Science-Big Brain Moments: Antimicrobial is the Current Leading Cause of Death

Rodolfo Parulan Jr

Microorganism on a petri dish.

Jocelyn Chavez Zapata, Reporter

Newly published data has revealed there were 4.95 million deaths in 2019 associated with bacterial antimicrobial resistance, making antimicrobial resistance the third leading cause of death worldwide and soon to be number one. Out of the 4.95 million deaths 1.27 million were directly caused by antimicrobial resistance. Researchers have stated “more people [have] died from untreatable bacterial infections that year [2019] than from HIV or malaria.”
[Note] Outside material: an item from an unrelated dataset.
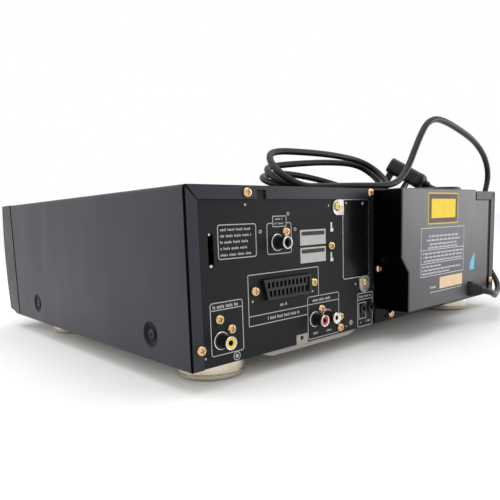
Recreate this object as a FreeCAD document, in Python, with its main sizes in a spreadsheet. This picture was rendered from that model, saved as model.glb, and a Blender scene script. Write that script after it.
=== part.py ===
import FreeCAD, Part
import math
import os
import Sketcher

# Laserdisc player, in millimetres.  +X is the right-hand side as a user sees the front, the
# front faces -Y, +Z is up, and the origin lies on the floor under the middle of the case.

SIZES = {
    # case
    "case_w": 420.0, "case_h": 113.7, "bonnet_d": 311.0, "front_gap": 3.0, "front_d": 30.4,
    "box_d": 25.0, "sheet_t": 1.2, "fit_gap": 0.3, "bend_r": 2.4,
    "top_flange": 8.7, "side_flange": 9.5, "flange_cut_l": 21.2, "flange_cut_r": 165.0,
    "mitre_gap": 0.8,
    # side screws and their pressed dishes
    "side_screw_back": 46.6, "side_screw_pitch": 209.4, "side_screw_up": 17.7,
    "dish_r": 8.7, "dish_deep": 1.6, "side_screw_r": 1.9, "side_head_r": 3.8, "side_head_t": 1.5,
    # feet
    "foot_h": 15.3, "foot_r": 25.2, "foot_wall": 2.0, "foot_in": 41.7, "foot_back": 37.0,
    "foot_front": 50.0, "pad_r": 19.0, "pad_t": 3.0,
    # chassis pan
    "pan_wall_h": 26.0, "pan_front_h": 19.0, "swell_x0": 42.0, "swell_x1": 151.0,
    "swell_slope": 11.5, "swell_deep": 3.6, "swell_len": 10.0,
    "tab_x0": 104.0, "tab_x1": 116.0, "tab_h": 7.0, "tab_hole_r": 1.7,
    "standoff_r": 3.5, "standoff_h": 5.0, "board_t": 1.6,
    # front panel
    "front_wall": 2.5, "bulge_r": 322.0, "bulge_up": 51.7, "toe_up": 4.2, "toe_mid_up": 2.2,
    "toe_in": 15.4, "toe_back": 21.4, "collar_in": 2.0, "collar_t": 2.0, "collar_d": 8.0,
    # tray door and tray
    "door_t": 6.0, "door_over": 6.4, "door_lo": 46.6, "door_hi": 77.4, "door_gap": 0.6,
    "disc_x": -40.0, "disc_up": 61.0, "tray_half": 156.0, "tray_under": 5.0, "tray_rim_t": 3.0,
    "tray_rim": 5.0, "recess_r": 151.5, "cd_recess_r": 60.8, "cd_recess_deep": 2.0,
    "tray_rear": 24.0, "arm_rear": 6.0, "arm_w": 16.0, "tray_slot_half": 24.0,
    "tray_travel": 298.0, "rack_in": 6.0, "rack_w": 4.0, "rack_h": 7.0,
    # gears
    "module": 1.5, "gear_teeth": 16.0, "pulley_teeth": 12.0, "backlash": 0.5, "tooth_up": 1.2,
    "tooth_down": 1.6, "gear_t": 6.0, "gear_back": 312.0, "axle_r": 1.5, "axle_fit": 0.05,
    "pulley_r": 16.0, "pulley_t": 6.0, "belt_groove": 1.5, "belt_r": 1.2, "post_r": 3.0,
    "motor_r": 12.0, "motor_h": 16.0, "motor_pulley_r": 4.0, "motor_dx": 28.0, "motor_dy": 12.0,
    # mechanism deck
    "deck_up": 22.0, "deck_t": 3.0, "deck_left": 205.0, "deck_right": 128.0, "deck_rear": 18.0,
    "deck_front": 304.0, "leg_r": 5.0, "tab_front": 326.0, "tab_rear": 268.0, "tab_right": 184.0,
    "guide_t": 4.0, "guide_front": 332.0, "shelf_t": 3.0, "shelf_w": 11.0, "run_gap": 0.3,
    # spindle, clamp and pickup
    "turntable_r": 22.0, "hub_r": 17.3, "hub_h": 1.8, "cd_hub_r": 7.4, "cd_hub_h": 0.8,
    "spindle_r": 2.0, "spindle_motor_r": 17.0, "spindle_motor_h": 20.0, "clamper_r": 18.0,
    "clamper_t": 5.0, "clamper_stem_r": 4.0, "clamp_gap": 3.0, "arm_half": 12.0, "arm_t": 3.0,
    "pivot_ahead": 56.0, "bridge_up": 85.0, "bridge_t": 3.0, "bridge_half": 14.0,
    "turn_back": 22.0, "turn_r": 26.0, "rail_half": 6.0, "rail_t": 4.0, "rail_inner": 20.0,
    "groove_deep": 2.5, "pin_r": 2.0, "carriage_half": 17.5, "carriage_len": 28.0,
    "carriage_top": 8.0, "carriage_low": 30.0, "pickup_travel": 118.0, "lens_r": 3.5,
    "lens_ahead": 7.0,
    # mechanism cover on the back
    "box_x0": 19.0, "box_x1": 8.0, "box_knee_hi": 57.0, "box_knee_lo": 44.0, "box_lo": 11.0,
    "box_hi": 112.8, "box_right": 109.0, "notch_x": 96.4, "notch_z": 25.2, "skirt_left": 20.5,
    "skirt_right": 112.0, "skirt_lo": 0.6,
    # connectors
    "scart_x": 126.2, "scart_z": 44.1, "scart_w": 47.4, "scart_h": 14.2, "scart_proud": 3.2,
    "scart_body": 7.2, "scart_corner": 3.8, "pin_slots": 10.0, "pin_pitch": 4.0,
    "scart_rim": 1.7, "scart_dip": 1.2,
    "video_x": 185.6, "audio_red_x": 95.6, "audio_white_x": 81.6, "jack_z": 16.0,
    "digital_x": 133.2, "digital_z": 75.6, "jack_ring_r": 4.15, "jack_ring_t": 0.85,
    "jack_long": 8.6, "jack_base_r": 5.6, "jack_base_t": 2.0, "jack_bore_r": 1.6,
    "control_in_x": 36.0, "control_out_x": 25.6, "control_z": 15.8, "control_r": 4.0,
    "control_bore_r": 1.8, "bushing_x": 101.0, "bushing_z": 18.2, "bushing_w": 8.0,
    "bushing_h": 13.0, "bushing_long": 16.0, "window_x0": 27.4, "window_x1": 61.2,
    "window_z0": 42.5, "window_z1": 104.7, "slot_x": 190.9, "slot_z0": 63.0, "slot_z1": 84.5,
    "slot_w": 4.3, "nick_x0": 144.0, "nick_x1": 152.3, "nick_top": 2.7, "head_r": 3.4, "head_t": 2.2, "shank_r": 1.5, "shank_long": 6.0,
    # front controls
    "window_left": 75.0, "window_right": 65.0, "window_lo": 12.0, "window_hi": 40.0,
    "button_gap": 0.35, "button_lip": 1.5, "button_travel": 1.5, "board_in": 13.5,
    # mains lead
    "cord_r": 3.0,
}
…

Antimicrobial resistance is a microorganism’s ability to resist the effects of a drug. This includes bacteria, viruses, fungi, and parasites. Antimicrobial resistance (AMR) occurs when microorganisms change overtime and evolve so that they are immune to the antibiotic’s doctors give patients, making it harder to treat the infections given from these microorganisms.

Ever since the discovery of antibiotics in 1928 for fighting against such bacteria, they have helped society combat diseases to the point where we don’t have to worry about them, one example being gonorrhea. Even as we’ve developed the technology to overcome such diseases, microorganisms have long developed resistance to such antibiotics long before we used them and are still evolving as we speak.

Researchers are studying ways to reduce the causes of infections and even stop the amount of deaths AMR is currently causing by providing strict hygiene conditions in hospitals and by reducing and managing the amount of antibiotics given to patients in developed countries both in North America and Europe.

“The threat of antimicrobial resistance has long been signaled. And the steps needed to tackle antimicrobial resistance – boosting public awareness, better surveillance, improved diagnostics, more rational use of antibiotics, access to clean water and sanitation, embracing One Health, and investments in new antimicrobials and vaccines – have been consistently recommended. But action has been episodic and uneven, resulting in global inequities in antimicrobial resistance,” further explain the editors of Lancet as they take part of the research on AMR.